Pry off any loose paint from the surface with a five-in-one tool or putty knife. Just remove areas of failing paint. Solid paint can remain.
Fill in Small Gaps and Holes
Fill small gaps and holes with wood putty or wood filler. Let the filler dry completely, then lightly sand the filled areas with fine-grit sandpaper.
Clean With a Tack Cloth
After the surface is completely dry, gently use a tack cloth to wipe down the surface to catch dust, dirt, or sandpaper granules.
Deep Clean the Surface
If the surface is exceptionally dirty and greasy even after using a tack cloth, your best bet is to use TSP to do a deep cleaning before priming.
Mix 1/4 cup to 1/2 cup (for extra dirty surfaces) TSP with a gallon of hot water. Use a sponge that's damp with the TSP solution to wash the surfaces. Wash surfaces from the bottom up to reduce streaking.
After cleaning with TSP, sponge the surface with fresh water to rinse (unless you have chosen a no-rinse TSP formula).

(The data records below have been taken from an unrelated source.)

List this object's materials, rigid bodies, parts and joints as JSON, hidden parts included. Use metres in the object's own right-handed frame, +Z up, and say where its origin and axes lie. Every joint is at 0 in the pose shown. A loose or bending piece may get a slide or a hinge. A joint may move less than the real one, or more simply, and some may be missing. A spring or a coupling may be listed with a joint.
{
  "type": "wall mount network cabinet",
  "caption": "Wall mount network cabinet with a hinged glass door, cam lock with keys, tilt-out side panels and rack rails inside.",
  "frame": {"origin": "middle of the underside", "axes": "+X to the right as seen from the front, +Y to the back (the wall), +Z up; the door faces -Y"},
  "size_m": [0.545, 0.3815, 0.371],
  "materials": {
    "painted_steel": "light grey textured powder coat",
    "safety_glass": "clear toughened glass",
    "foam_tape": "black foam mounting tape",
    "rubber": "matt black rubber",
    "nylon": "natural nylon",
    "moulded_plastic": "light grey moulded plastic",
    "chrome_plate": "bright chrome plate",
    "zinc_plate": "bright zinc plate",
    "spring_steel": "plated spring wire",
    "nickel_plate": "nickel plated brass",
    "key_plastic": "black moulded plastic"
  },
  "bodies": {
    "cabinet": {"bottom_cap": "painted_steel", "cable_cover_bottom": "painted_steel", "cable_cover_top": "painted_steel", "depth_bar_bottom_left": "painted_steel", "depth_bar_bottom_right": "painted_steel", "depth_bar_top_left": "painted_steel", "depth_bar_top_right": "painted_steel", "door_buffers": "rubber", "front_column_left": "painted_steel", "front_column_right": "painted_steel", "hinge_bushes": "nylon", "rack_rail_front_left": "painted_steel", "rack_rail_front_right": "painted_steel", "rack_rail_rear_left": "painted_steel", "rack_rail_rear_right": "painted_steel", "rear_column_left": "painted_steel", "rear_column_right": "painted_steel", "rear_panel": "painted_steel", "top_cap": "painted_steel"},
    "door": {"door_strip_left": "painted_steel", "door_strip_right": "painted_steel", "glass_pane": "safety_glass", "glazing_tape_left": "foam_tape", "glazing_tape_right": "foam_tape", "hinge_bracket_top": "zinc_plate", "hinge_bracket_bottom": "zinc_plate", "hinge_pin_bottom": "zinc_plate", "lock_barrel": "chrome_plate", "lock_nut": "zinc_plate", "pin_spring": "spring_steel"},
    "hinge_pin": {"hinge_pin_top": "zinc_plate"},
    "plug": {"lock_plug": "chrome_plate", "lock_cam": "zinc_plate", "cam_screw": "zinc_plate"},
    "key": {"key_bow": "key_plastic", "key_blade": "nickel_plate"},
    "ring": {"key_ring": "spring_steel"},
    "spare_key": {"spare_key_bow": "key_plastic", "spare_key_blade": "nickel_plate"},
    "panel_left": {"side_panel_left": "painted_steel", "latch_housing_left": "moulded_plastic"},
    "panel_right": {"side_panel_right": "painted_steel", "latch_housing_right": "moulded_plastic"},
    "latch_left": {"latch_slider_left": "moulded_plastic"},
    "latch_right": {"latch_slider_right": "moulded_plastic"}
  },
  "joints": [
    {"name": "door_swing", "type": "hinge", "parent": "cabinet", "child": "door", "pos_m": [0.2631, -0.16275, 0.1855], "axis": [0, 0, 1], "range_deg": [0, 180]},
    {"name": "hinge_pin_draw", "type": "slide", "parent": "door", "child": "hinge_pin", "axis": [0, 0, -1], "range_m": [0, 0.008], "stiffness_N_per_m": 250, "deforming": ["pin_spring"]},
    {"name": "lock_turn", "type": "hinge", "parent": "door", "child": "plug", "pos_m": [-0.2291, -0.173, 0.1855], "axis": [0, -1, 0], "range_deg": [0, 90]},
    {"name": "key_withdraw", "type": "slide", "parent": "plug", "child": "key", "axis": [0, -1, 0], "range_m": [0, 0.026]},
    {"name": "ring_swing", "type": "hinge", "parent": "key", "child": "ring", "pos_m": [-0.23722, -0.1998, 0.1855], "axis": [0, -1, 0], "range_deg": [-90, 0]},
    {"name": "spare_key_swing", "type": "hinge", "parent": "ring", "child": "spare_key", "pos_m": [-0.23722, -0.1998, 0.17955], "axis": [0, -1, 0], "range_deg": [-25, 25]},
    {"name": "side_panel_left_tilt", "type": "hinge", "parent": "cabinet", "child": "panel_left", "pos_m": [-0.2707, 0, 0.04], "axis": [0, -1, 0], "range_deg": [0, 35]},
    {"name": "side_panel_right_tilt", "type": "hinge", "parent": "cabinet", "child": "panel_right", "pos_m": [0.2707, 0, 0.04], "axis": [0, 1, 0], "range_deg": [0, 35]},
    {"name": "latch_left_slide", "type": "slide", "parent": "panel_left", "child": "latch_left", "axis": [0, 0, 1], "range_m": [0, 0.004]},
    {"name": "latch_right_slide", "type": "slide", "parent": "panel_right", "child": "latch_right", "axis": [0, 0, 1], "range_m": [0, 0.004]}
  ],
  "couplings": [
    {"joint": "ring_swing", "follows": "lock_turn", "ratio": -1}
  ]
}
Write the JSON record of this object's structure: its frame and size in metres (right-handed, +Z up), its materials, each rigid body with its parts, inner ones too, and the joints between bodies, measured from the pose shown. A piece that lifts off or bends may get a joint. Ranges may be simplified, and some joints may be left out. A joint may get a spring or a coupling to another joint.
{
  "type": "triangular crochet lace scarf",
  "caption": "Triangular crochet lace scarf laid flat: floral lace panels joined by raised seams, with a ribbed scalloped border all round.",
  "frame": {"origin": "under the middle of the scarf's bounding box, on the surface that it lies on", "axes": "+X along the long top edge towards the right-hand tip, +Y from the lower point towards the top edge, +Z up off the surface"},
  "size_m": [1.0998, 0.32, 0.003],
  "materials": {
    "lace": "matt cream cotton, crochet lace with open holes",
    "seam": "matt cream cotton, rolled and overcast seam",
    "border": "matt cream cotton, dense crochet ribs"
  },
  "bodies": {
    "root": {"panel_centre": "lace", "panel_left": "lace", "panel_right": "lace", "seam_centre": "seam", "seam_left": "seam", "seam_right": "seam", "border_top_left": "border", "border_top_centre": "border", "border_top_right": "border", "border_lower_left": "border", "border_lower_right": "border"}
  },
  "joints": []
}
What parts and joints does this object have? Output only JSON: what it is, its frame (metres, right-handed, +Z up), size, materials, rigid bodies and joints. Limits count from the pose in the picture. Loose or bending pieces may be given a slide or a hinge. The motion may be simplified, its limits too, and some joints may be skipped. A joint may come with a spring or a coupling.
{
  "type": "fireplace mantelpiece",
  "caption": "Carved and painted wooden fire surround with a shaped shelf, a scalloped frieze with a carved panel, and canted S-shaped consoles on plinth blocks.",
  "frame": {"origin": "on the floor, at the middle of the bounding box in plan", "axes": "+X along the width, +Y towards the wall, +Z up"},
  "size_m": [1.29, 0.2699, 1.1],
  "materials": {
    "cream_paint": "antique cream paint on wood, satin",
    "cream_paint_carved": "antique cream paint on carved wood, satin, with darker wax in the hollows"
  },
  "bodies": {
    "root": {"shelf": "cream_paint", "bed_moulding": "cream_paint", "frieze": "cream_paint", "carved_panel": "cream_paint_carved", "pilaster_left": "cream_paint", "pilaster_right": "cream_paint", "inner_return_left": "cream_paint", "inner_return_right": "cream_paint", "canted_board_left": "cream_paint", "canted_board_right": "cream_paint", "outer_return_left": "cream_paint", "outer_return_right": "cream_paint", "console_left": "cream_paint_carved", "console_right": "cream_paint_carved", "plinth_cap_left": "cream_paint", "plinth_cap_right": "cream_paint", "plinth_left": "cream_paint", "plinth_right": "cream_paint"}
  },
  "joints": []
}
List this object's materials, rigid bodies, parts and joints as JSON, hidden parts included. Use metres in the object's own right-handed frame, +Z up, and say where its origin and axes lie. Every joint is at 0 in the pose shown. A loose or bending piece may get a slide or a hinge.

Let the surface thoroughly air-dry.
Prime the Surface
With the surface completely dry and clean of dirt, you can now prime it. This is essential as it provides the latex paint with a porous surface to help it stick. Brush the primer onto the surface. Brush one coat but preferably two coats of primer on the surface. Let it dry thoroughly.
Paint the Surface
After the primer is dry, you're ready to paint. Paint as you normally would, using two coats if necessary. Let the paint dry for at least two hours between applications.
Can you use latex primer over oil-based paint?
You can use a latex primer over oil-based paint as long as it is a bonding primer. Bonding primers are best because they are formulated to adhere to glossy surfaces, such as oil-based painted finishes. If you use a very high-quality bonding primer, you might be able to paint over oil-based paint without sanding, but always read the primer's instructions. A regular primer (including a self-priming paint) only seals a surface and won't stick well to oil-based painted finishes.
How long should oil-based paint dry between coats?
Oil-based paint might be dry to the touch within six to eight hours, but you will need to wait a full 24 hours to add another coat of paint. Drying time differs from curing time. It takes about seven days for an oil-based painted finish to fully cure or harden. Surprisingly, it takes about 30 days for a latex paint to cure, though flat finishes cure a little quicker.
How many coats of bonding primer should I use?
Use one to two coats of bonding primer over oil-based paint. If after one coat you don't see any of the old paint, you might not need a second coat. However, if you are painting over oil-based kitchen cabinets with knotty wood, for example, you may need two coats of bonding primer to ensure a thorough seal. Read the primer product's label for specific instructions and drying times between coats.